Faith leaders often lament that we live in an increasingly secular age. But I find that this so-called ‘secular age’ is full of people who live thoughtful and compassionate lives, people who care deeply for their neighbors and for the earth. There are people in 12 step programs committed to the hard and deeply spiritual work of recovery; people in community gardens who care for the environment, people who volunteer in soup kitchens; people who pick up trash at the beach. In this secular city we can find many people who are generous and kind, who act from a place of compassion, who reach out in love and seek to heal what is broken.

When I walk in my neighborhood in Oakland I see many signs in store windows and in front yards that say things like:

We love all our neighbors.

Refugees and immigrants welcome here!

No matter where you are from, we are glad you are our neighbor.

People who place these signs may be people of faith or not, they may be rich or poor, but across these divides we have a common language that says: life is sacred; compassion matters; neighbors are loved.

It is as if the Holy Spirit is saying: Open your eyes, look around, see what God is doing in the world! You may find that the work of God is done in many languages, in many way, in many forms, in many traditions.
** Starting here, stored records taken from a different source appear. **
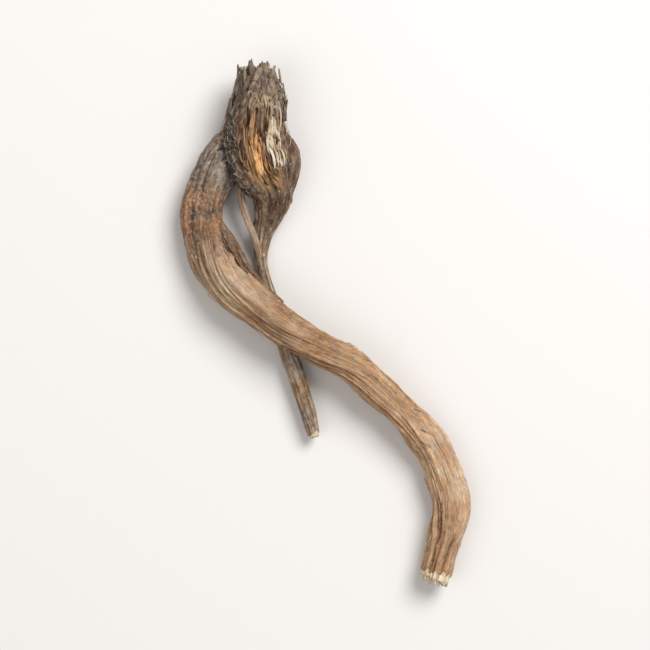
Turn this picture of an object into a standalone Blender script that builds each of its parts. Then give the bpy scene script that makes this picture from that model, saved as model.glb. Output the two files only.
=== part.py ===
"""A dried dandelion root, lying on its side: a torn crown with the stubs of its leaves,
a long curved taproot, and a thin side root that passes below it. It grew as one piece.

Lengths are in millimetres until a mesh is made. +X and +Y lie along the surface, +Z is up.
"""

import math
import random

import bmesh
import bpy
from mathutils import Vector, noise

MM = 0.001
UP = Vector((0.0, 0.0, 1.0))

# Each limb is a row of points (x, y, z, radius), from its crown end to its tip.
TAPROOT = [
    (-18.6, 50.2, 7.2, 3.2),
    (-24.3, 43.8, 5.8, 4.3),
    (-28.4, 36.4, 4.8, 4.4),
    (-30.0, 28.3, 4.2, 4.5),
    (-28.7, 20.9, 4.6, 4.6),
    (-24.8, 14.3, 6.0, 4.7),
    (-18.3, 8.6, 7.4, 4.6),
    (-10.3, 2.7, 8.0, 4.2),
    (-1.2, -2.7, 7.7, 4.1),
    (7.6, -7.9, 6.8, 3.9),
    (15.2, -14.9, 5.6, 3.8),
    (22.0, -21.6, 4.5, 3.8),
    (27.0, -29.2, 4.0, 3.9),
    (29.7, -37.8, 3.8, 4.1),
    (29.3, -45.8, 4.1, 3.8),
    (27.6, -52.3, 4.6, 3.4),
    (26.0, -58.2, 5.2, 3.2),
]
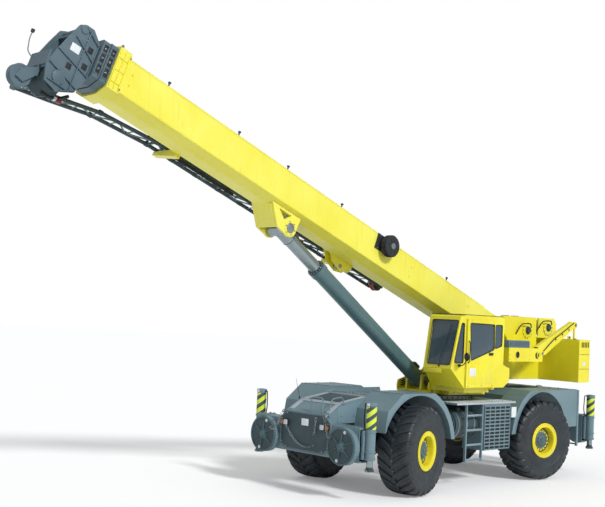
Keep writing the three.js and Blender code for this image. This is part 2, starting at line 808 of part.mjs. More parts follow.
piece("turret_frame", turretFrame(), paint.yellow(), turret);
piece("counterweight", counterweight(), paint.yellow(), turret);
piece("main_hoist_drum", moved(drum(), 0, MAIN_DRUM_BACK, MAIN_DRUM_Z), paint.steel(), turret);
piece("aux_hoist_drum", moved(drum(), 0, AUX_DRUM_BACK, AUX_DRUM_Z), paint.steel(), turret);

// ---------- cab ----------
const CAB_FRONT_LOW = [1480, 2610];
const CAB_FRONT_HIGH = [1300, CAB_ROOF - 40];
const CAB_SIDE = [
  [DOOR_FRONT, CAB_FLOOR],
  CAB_FRONT_LOW,
  CAB_FRONT_HIGH,
  [1240, CAB_ROOF],
  [-240, CAB_ROOF],
  [-290, CAB_ROOF - 60],
  [-290, 2710],
  [-550, 2630],
  [-550, 2340],
  [-330, CAB_FLOOR],
];

/** The outline moved in by a wall on every side. */
function insetOutline(points, wall) {
  const count = points.length;
  return points.map((point, i) => {
    const before = points[(i + count - 1) % count];
    const after = points[(i + 1) % count];
    const edge = (a, b) => new THREE.Vector2(b[0] - a[0], b[1] - a[1]).normalize();
    const e0 = edge(before, point);
    const e1 = edge(point, after);
    const n0 = new THREE.Vector2(-e0.y, e0.x);
    const n1 = new THREE.Vector2(-e1.y, e1.x);
    const bisector = n0.clone().add(n1).normalize();
    const reach = wall / Math.max(bisector.dot(n0), 0.3);
    return [point[0] + bisector.x * reach, point[1] + bisector.y * reach];
  });
}

// The cab's front left corner is cut by a plane through the door's front edge and the low corner of
// the windscreen.
const CORNER_X = 1370; // where the corner plane meets the foot of the windscreen
const cornerA = V(CORNER_X, -CAB_FRONT_LOW[0], CAB_FRONT_LOW[1]);
const cornerB = V(CAB_LEFT, -DOOR_FRONT, DOOR_BOTTOM + 185);
const cornerC = V(CAB_LEFT, -DOOR_FRONT, DOOR_TOP);
const cornerNormal = cornerB.clone().sub(cornerA).cross(cornerC.clone().sub(cornerA)).normalize();
const cornerRight = cornerNormal.clone().cross(V(0, 0, 1)).normalize().negate();
const cornerUp = cornerNormal.clone().cross(cornerRight);

/** Everything outside the corner plane, moved in by depth. */
function cornerCut(depth) {
  const square = [
    [-2500, -2500],
    [2500, -2500],
    [2500, 2500],
    [-2500, 2500],
  ];
  return onPlane(cornerA, cornerRight, cornerUp, square, -depth, 800);
}

/** The corner window's outline on the corner plane, from points of [ahead, z]. */
function cornerOutline(points) {
  const offset = cornerNormal.dot(cornerA);
  return points.map(([ahead, z]) => {
    const x = (offset + cornerNormal.y * ahead - cornerNormal.z * z) / cornerNormal.x;
    const from = V(x, -ahead, z).sub(cornerA);
    return [from.dot(cornerRight), from.dot(cornerUp)];
  });
}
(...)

God is far greater than any one tradition. God is greater and more astonishing than we imagine.

And instead of asking the Holy Spirit to come into our church, perhaps we will discover that the Holy Spirit is calling us out of the church and into a beautiful technicolor world, a world swirling with possibilities. The Holy Spirit is calling us to reach out, hand to hand with our neighbors, and join the dance.